The Owner worked at the store for nine years, and then took over from the previous Owner three years ago. He brings an extensive knowledge of music—especially pianos—to the enterprise. The store provides pianos for a variety of area jazz and salsa events.

Should the day ever arrive when your kid wants to move up to an acoustic piano, you can buy reconditioned models ranging upwards to Baby Grand and Grand. A starter spinet piano at the store typically sells for $1,500.

The Sale

Each of the four stores provides outstanding service, based upon my undercover assignment. The people who work in the establishments also know their music…and their keyboards.

At The Music Shop, the Owner’s passion for music—and customer service—impressed me immensely. Middlesex Music Academy’s staff similarly offered in-depth knowledge of everything I needed to know. I loved visiting The Music Score and exploring the Owner’s knowledge of keyboards, pianos and music in general.

I also tend to favor locally owned, mom-and-pop establishments over national chains. However, the gentleman from Music & Arts in West Hartford did something that truly tipped the scale: He called me to follow up.

We’ve all been conditioned to distrust salespeople. Yet, those who are apt just to exclaim, “I’m all set!” and hang up the phone will quite often pay a price for their dismissive attitude.

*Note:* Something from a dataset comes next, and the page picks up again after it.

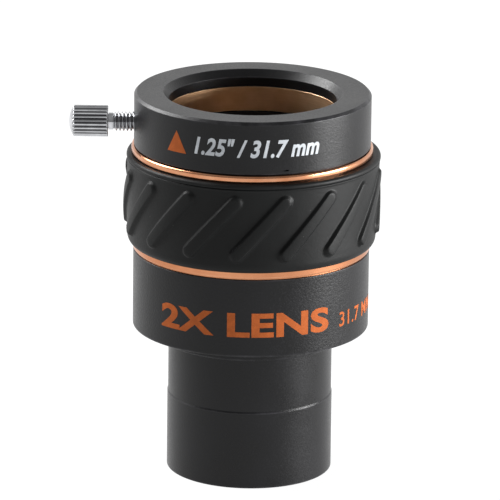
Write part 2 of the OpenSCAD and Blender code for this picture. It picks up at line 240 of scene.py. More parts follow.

They won’t take the time to listen to what another person—often, somebody who has a larger body of knowledge—has to say. Then, they’ll rant and rave about the high price they paid, or the poor quality of their purchase. Moreover, most of them will keep on repeating the same old mistakes.

I, too, was busy when the man made his follow-up call. And I wasn’t truly shopping for a keyboard, after all…just pretending to. But his forthrightness, combined with his music credentials, truly impressed me. The store itself offers a respectable selection of merchandise, and I have no doubt that I’d make a wise purchase with his careful guidance.